GOAL OF THE EXERCISE: Scan the records below for the line containing "Continue the build123d" and the line containing "0.50, grain=6000, bumpy=0.1, edge=0.0003, **DULL)". Copy both, plus every line between, exactly.

AVAILABLE RECORDS:
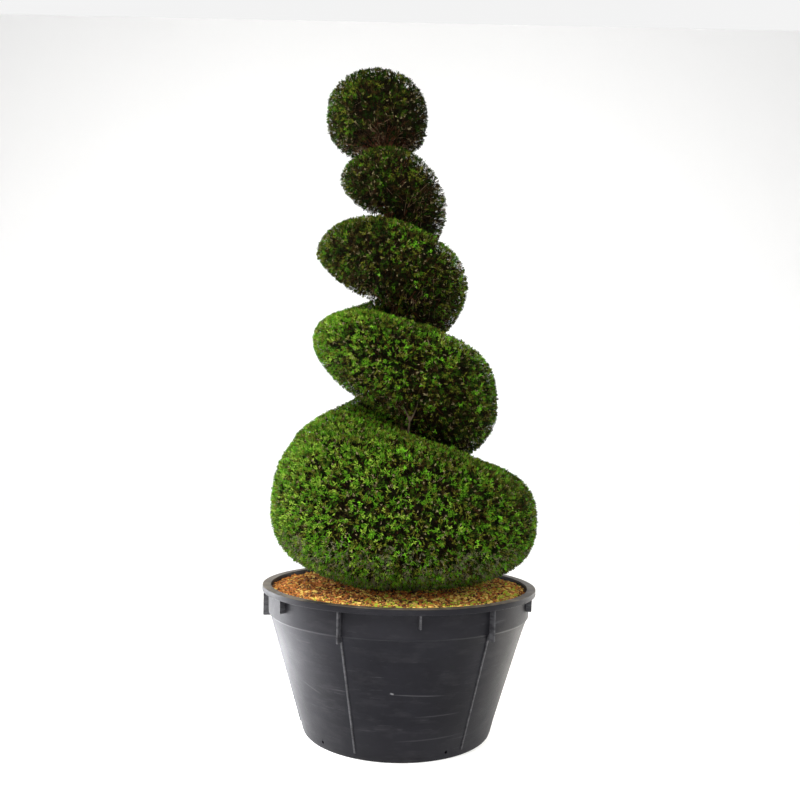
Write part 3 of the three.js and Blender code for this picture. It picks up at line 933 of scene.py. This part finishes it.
def sectionAt(t, isBun):
    merge = spiral["merge"]
    if isBun:
        side = cos(2 * pi * t)
        return {
            "reach": bun["reach"] + bun["reachSwing"] * side,
            "nose": bun["noseHeight"] + bun["noseSwing"] * side,
            "top": grooveAt(t) - spiral["grooveRoom"],
            "bottom": bun["bottom"],
            "topRoundness": bun["topRoundness"] + merge["roundness"] * mergeAt(t - spiral["start"]),
            "bottomRoundness": bun["bottomRoundness"],
        }
    nose = spiral["nose"]
    bottom = grooveAt(t - 1) + spiral["grooveRoom"]
    top = min(grooveAt(t) - spiral["grooveRoom"], ball["middle"] - ball["down"] - ball["room"])
    merged = mergeAt(t - spiral["coilStart"])
    noseShare = nose["share"] - nose["loss"] * t + nose["swing"] * turned(t + nose["phase"])
    noseShare -= merge["noseShare"] * merged
    over = spiral["topRoundness"]
    under = spiral["bottomRoundness"]
    change = 1 / (1 + exp((over["changeTurn"] - t) / over["changeSpan"]))
    fade = exp((spiral["coilStart"] - t) / under["fadeTurns"])
    return {
        "reach": reachAt(t) + merge["reach"] * merged,
        "nose": bottom + noseShare * (top - bottom),
        "top": top,
        "bottom": bottom,
        "topRoundness": over["low"] + (over["high"] - over["low"]) * change,
        "bottomRoundness": under["high"] + under["extra"] * fade,
    }


def standAt(section):
    return boughs["standMin"] + boughs["standRange"] * section["reach"] / bun["reach"]


def shrink(section, by):
    # a section drawn in on all sides, never past its own nose
    nose = section["nose"]
    return {
        **section,
        "reach": max(0.01, section["reach"] - by),
        "top": max(nose + 0.005, section["top"] - by),
        "bottom": min(nose - 0.005, section["bottom"] + by),
    }


def place(t, r, z):
    angle = pi / 2 - 2 * pi * t
    return Vector((leanAt(z) + r * sin(angle), -r * cos(angle), z))


def heightOn(section, r, above):
    n = section["topRoundness"] if above else section["bottomRoundness"]
    share = max(0.0, 1 - (r / section["reach"]) ** n) ** (1 / n)
    end = section["top"] if above else section["bottom"]
    return section["nose"] + (end - section["nose"]) * share


def skinPoint(t, isBun, around, inset):
    # around runs from -1 under the ribbon at the trunk, through 0 at its nose, to 1 over it
    section = shrink(sectionAt(t, isBun), inset)
    above = around >= 0
    n = section["topRoundness"] if above else section["bottomRoundness"]
    turn = abs(around) * pi / 2
    r = section["reach"] * cos(turn) ** (2 / n) if turn < pi / 2 else 0.0
    end = section["top"] if above else section["bottom"]
    z = section["nose"] + (end - section["nose"]) * sin(turn) ** (2 / n)
    return place(t, r, z)


def listMasses():
    masses = []
    for isBun, name, start, stop, count in (
            (True, "bun", spiral["start"], spiral["coilStart"], bun["masses"]),
            (False, "coil", spiral["coilStart"], spiral["end"], coilMasses)):
        turn = (stop - start) / count
        for k in range(count):
            masses.append({"name": f"{name}_{k + 1}", "isBun": isBun,
                           "from": start + k * turn, "to": start + (k + 1) * turn})
    return masses


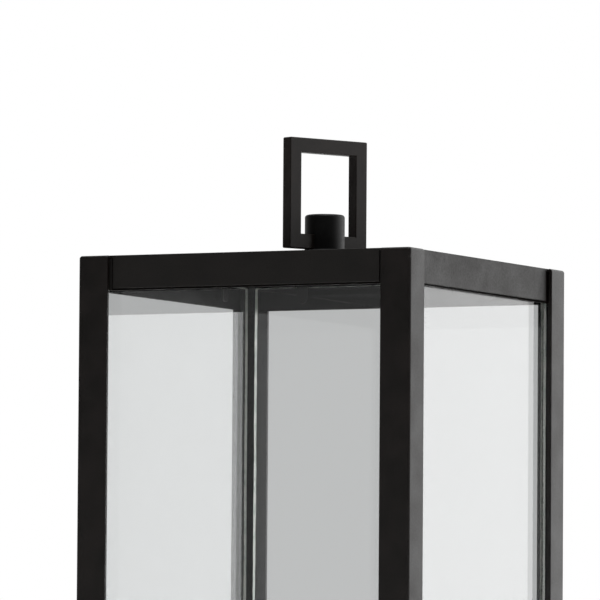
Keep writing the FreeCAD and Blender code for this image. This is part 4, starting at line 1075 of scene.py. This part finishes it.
@dataclass
class Studio:
    """The camera, the soft box, the pale floor and a backdrop that is white behind the lantern."""

    azimuth: float = 26.36
    elevation: float = -3.73
    roll: float = 0.39
    distance: float = 3.712
    lens: float = 450.0
    sensor_mm: float = 36.0
    far_clip: float = 100.0
    aim: tuple[float, float, float] = (-0.0108, -0.0053, -0.0182)
    box_distance: float = 1.4
    box_size: tuple[float, float] = (2.2, 1.6)
    box_radiance: float = 1.3
    box_azimuth: float = 57.0
    box_elevation: float = 14.0
    backdrop: float = 0.55
    room: float = 0.024
    room_below: float = 0.25
    backdrop_above: float = 0.8
    daylight: float = 0.42
    overhead: float = 0.5
    overhead_angle: float = 30.0
    floor_drop: float = 0.25
    floor_half: float = 6.0
    box_aim_height: float = 0.8

    def build(self) -> None:
        """Set up everything that isn't the lantern."""
        scene = bpy.context.scene
        scene.view_settings.view_transform = "Standard"
        self.camera()
        self.world()
        self.soft_box()
        self.overhead_light()
        self.floor()

    def camera(self) -> None:
        """A long lens at the lantern's front right corner, looking slightly up."""
        low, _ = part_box("post_front_left")
        _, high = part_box("post_rear_right")
        target = Vector(((low.x + high.x) / 2, (low.y + high.y) / 2, high.z)) + Vector(self.aim)
        a, e = math.radians(self.azimuth), math.radians(self.elevation)
        back = Vector((math.sin(a) * math.cos(e), -math.cos(a) * math.cos(e), math.sin(e)))
        data = bpy.data.cameras.new("camera")
        data.lens, data.sensor_width = self.lens, self.sensor_mm
        data.clip_end = self.far_clip
        camera = bpy.data.objects.new("camera", data)
        bpy.context.scene.collection.objects.link(camera)
        turn = (-back).to_track_quat("-Z", "Y").to_matrix().to_4x4()
        roll = Matrix.Rotation(math.radians(self.roll), 4, "Z")
        camera.matrix_world = Matrix.Translation(target + back * self.distance) @ turn @ roll
        bpy.context.scene.camera = camera

    def world(self) -> None:
        """White to the camera; to glass and gloss, a pale backdrop behind the lantern and a dim room."""
        world = bpy.data.worlds.new("studio")
        world.use_nodes = True
        bpy.context.scene.world = world
        tree = world.node_tree
        path = add(tree, "ShaderNodeLightPath").outputs
        view = add(tree, "ShaderNodeTexCoord").outputs["Generated"]
        a = math.radians(self.azimuth)
        away = (-math.sin(a), math.cos(a), 0.0)
        facing = add(tree, "ShaderNodeVectorMath", {0: view, 1: away}, operation="DOT_PRODUCT")
        gloss = add(tree, "ShaderNodeMapRange", {
            "Value": facing.outputs["Value"], "From Min": self.room_below, "From Max": self.backdrop_above,
            "To Min": self.room, "To Max": self.backdrop}, interpolation_type="SMOOTHSTEP")
        level = self.daylight
        for flag, wanted in (("Is Glossy Ray", gloss.outputs[0]), ("Is Transmission Ray", self.backdrop),
                             ("Is Camera Ray", 1.0)):
            mix = add(tree, "ShaderNodeMix", {0: path[flag], 2: level, 3: wanted})
            level = mix.outputs[0]
        tree.links.new(level, tree.nodes["Background"].inputs["Strength"])
        tree.nodes["Background"].inputs["Color"].default_value = (1.0, 1.0, 1.0, 1.0)

    def soft_box(self) -> None:
        """One big soft box, right of the lantern and a little behind it."""
        a, e = math.radians(self.box_azimuth), math.radians(self.box_elevation)
        toward = Vector((math.cos(a) * math.cos(e), math.sin(a) * math.cos(e), math.sin(e)))
        data = bpy.data.lights.new("soft_box", "AREA")
        data.shape, (data.size, data.size_y) = "RECTANGLE", self.box_size
        data.energy = self.box_radiance * math.pi * self.box_size[0] * self.box_size[1]
        lamp = bpy.data.objects.new("soft_box", data)
        bpy.context.scene.collection.objects.link(lamp)
        low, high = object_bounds()
        centre = Vector((0, (low.y + high.y) / 2, high.z * self.box_aim_height))
        lamp.location = centre + toward * self.box_distance
        lamp.rotation_mode = "QUATERNION"
        lamp.rotation_quaternion = toward.to_track_quat("Z", "Y")
        lamp.visible_camera = False

    def overhead_light(self) -> None:
        """Wide soft light straight from above, so that the floor and the tops show their own colours."""
        data = bpy.data.lights.new("overhead", "SUN")
        data.energy, data.angle = self.overhead * math.pi, math.radians(self.overhead_angle)
        lamp = bpy.data.objects.new("overhead", data)
        bpy.context.scene.collection.objects.link(lamp)

    def floor(self) -> None:
        """A plain pale floor well under the lantern, which hangs on a wall."""
        low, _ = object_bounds()
        size, level = self.floor_half, low.z - self.floor_drop
        mesh = bpy.data.meshes.new("floor_mesh")
        corners = [(-size, -size, level), (size, -size, level), (size, size, level), (-size, size, level)]
        mesh.from_pydata(corners, [], [(0, 1, 2, 3)])
        floor = linked("floor", mesh)
        paint = Finish("pale_floor_paint", "#e9e8e6", "#e4e3e1", 0.6, drift_mm=120.0, grain_mm=2.0)
        mesh.materials.append(paint.material())
        floor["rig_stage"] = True


def main() -> None:
    """Build the lantern's pieces and its studio in order."""
    logging.basicConfig(level=logging.INFO, format="%(name)s: %(message)s")
    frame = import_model()
    shop = Workshop(frame)
    for node in frame["nodes"]:
        shop.dress(node)
    for assembly in (SheetMetal, Panes, FinialParts, ArmFixings, Lampholder, Bulb):
        assembly(shop).build()
    Studio().build()


if __name__ == "__main__":
    main()
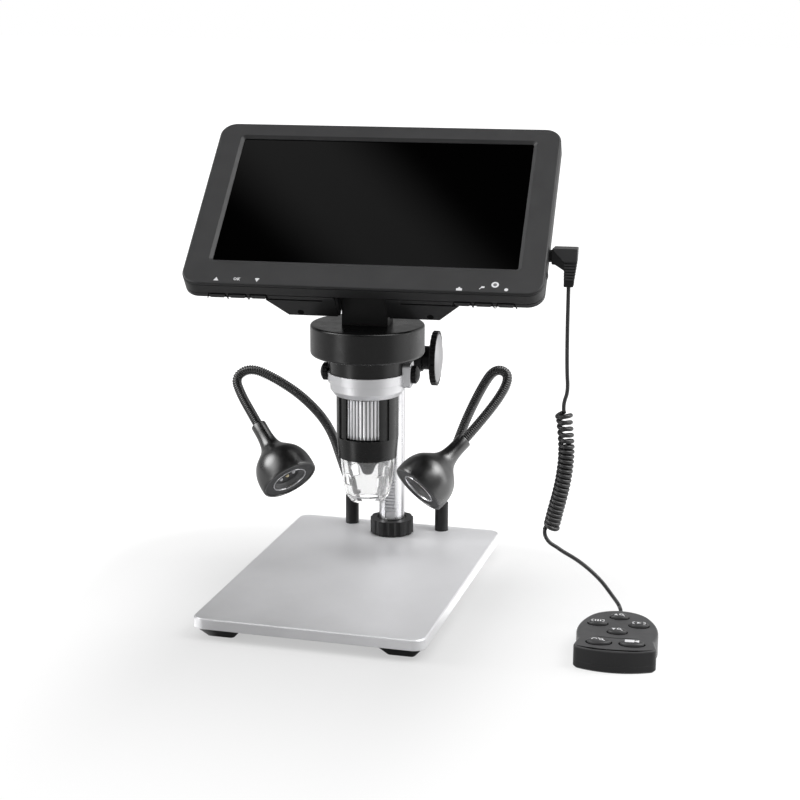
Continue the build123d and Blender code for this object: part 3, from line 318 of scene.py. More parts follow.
DULL = {"Specular_IOR_Level": 0.2}
bezel_mat = plastic("bezel_plastic", 0.043, 0.44, **DULL)
shell_mat = plastic("shell_plastic", 0.026, 0.46, **DULL)
button_mat = plastic("button_plastic", 0.034, 0.44, edge=0.0002, **DULL)
disc_mat = plastic("housing_plastic", 0.003, 0.30, bumpy=0.07, Specular_IOR_Level=0.30)
bracket_mat = plastic("bracket_plastic", 0.004, 0.50, **DULL)
barrel_mat = plastic("barrel_plastic", 0.003, 0.28, bumpy=0.03, Specular_IOR_Level=0.28)
cone_mat = plastic("cone_plastic", 0.012, 0.40, edge=0, **DULL)
knob_mat = plastic("knob_plastic", 0.006, 0.42, edge=0.0002, **DULL)
remote_mat = plastic("remote_plastic", 0.085, 0.42, **DULL)
remote_key_mat = plastic("remote_key_plastic", 0.070, 0.34, edge=0.0001, **DULL)
rubber_mat = plastic("pad_rubber", 0.004, 0.60, grain=4000, bumpy=0.2, **DULL)
cord_mat = plastic("cord_rubber", 0.026, 0.40, grain=5000, bumpy=0.08, edge=0, Specular_IOR_Level=0.4)
plug_mat = plastic("plug_rubber", 0.062, 0.45, grain=6000, bumpy=0.1, edge=0.0003, **DULL)
# Near-black for real gaps and dark joints, and for painted shade: the shadows round the remote's keys, the
# case holes and the line under the remote's lip.
gap_and_shade_mat = Look("gap_and_shade_black", (0.002, 0.002, 0.002), 0.7, Specular_IOR_Level=0.05).material
dark_rubber_and_shade_mat = plastic("dark_rubber_and_recess_shade", 0.018, 0.50, grain=6000, bumpy=0.1, edge=0.0003, **DULL)

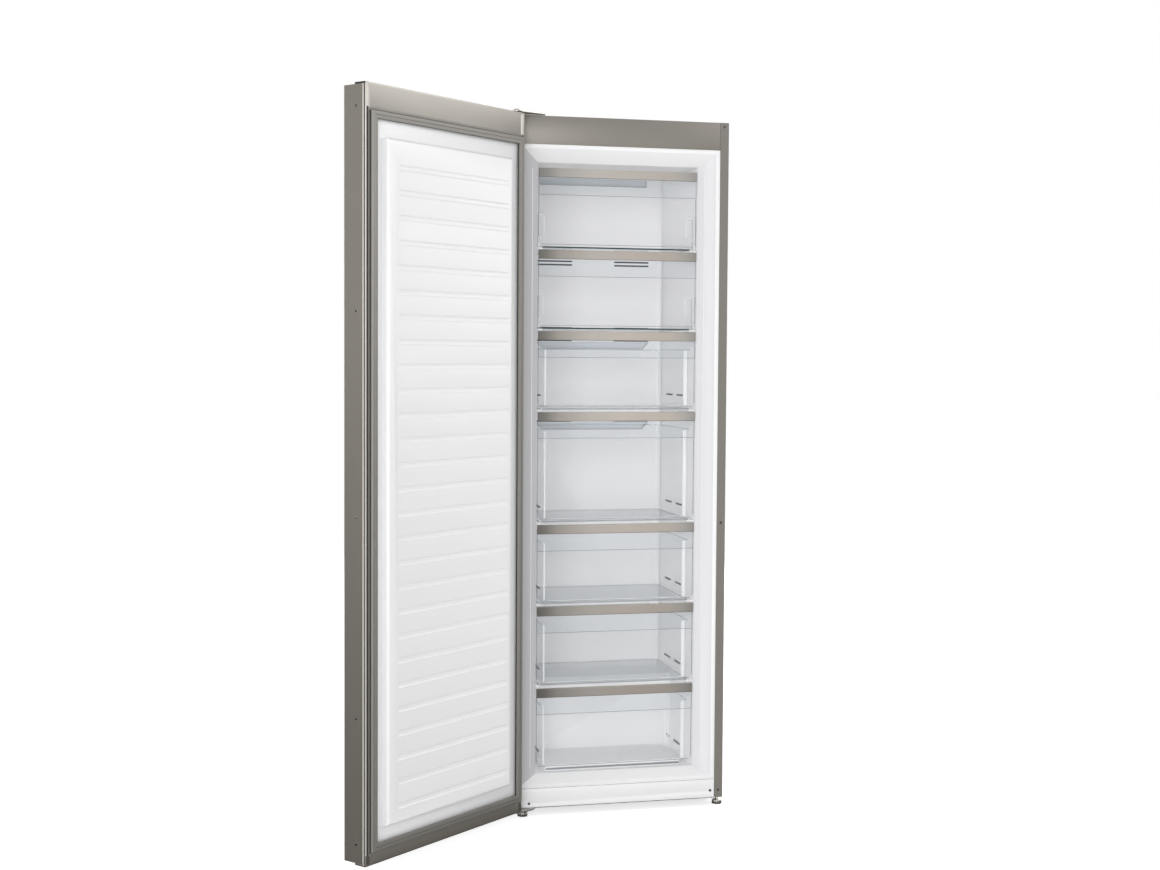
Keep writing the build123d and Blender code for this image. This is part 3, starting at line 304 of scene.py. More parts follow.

SOLUTION FOR THIS EXERCISE:
Continue the build123d and Blender code for this object: part 3, from line 318 of scene.py. More parts follow.
DULL = {"Specular_IOR_Level": 0.2}
bezel_mat = plastic("bezel_plastic", 0.043, 0.44, **DULL)
shell_mat = plastic("shell_plastic", 0.026, 0.46, **DULL)
button_mat = plastic("button_plastic", 0.034, 0.44, edge=0.0002, **DULL)
disc_mat = plastic("housing_plastic", 0.003, 0.30, bumpy=0.07, Specular_IOR_Level=0.30)
bracket_mat = plastic("bracket_plastic", 0.004, 0.50, **DULL)
barrel_mat = plastic("barrel_plastic", 0.003, 0.28, bumpy=0.03, Specular_IOR_Level=0.28)
cone_mat = plastic("cone_plastic", 0.012, 0.40, edge=0, **DULL)
knob_mat = plastic("knob_plastic", 0.006, 0.42, edge=0.0002, **DULL)
remote_mat = plastic("remote_plastic", 0.085, 0.42, **DULL)
remote_key_mat = plastic("remote_key_plastic", 0.070, 0.34, edge=0.0001, **DULL)
rubber_mat = plastic("pad_rubber", 0.004, 0.60, grain=4000, bumpy=0.2, **DULL)
cord_mat = plastic("cord_rubber", 0.026, 0.40, grain=5000, bumpy=0.08, edge=0, Specular_IOR_Level=0.4)
plug_mat = plastic("plug_rubber", 0.062, 0.45, grain=6000, bumpy=0.1, edge=0.0003, **DULL)
# Near-black for real gaps and dark joints, and for painted shade: the shadows round the remote's keys, the
# case holes and the line under the remote's lip.
gap_and_shade_mat = Look("gap_and_shade_black", (0.002, 0.002, 0.002), 0.7, Specular_IOR_Level=0.05).material
dark_rubber_and_shade_mat = plastic("dark_rubber_and_recess_shade", 0.018, 0.50, grain=6000, bumpy=0.1, edge=0.0003, **DULL)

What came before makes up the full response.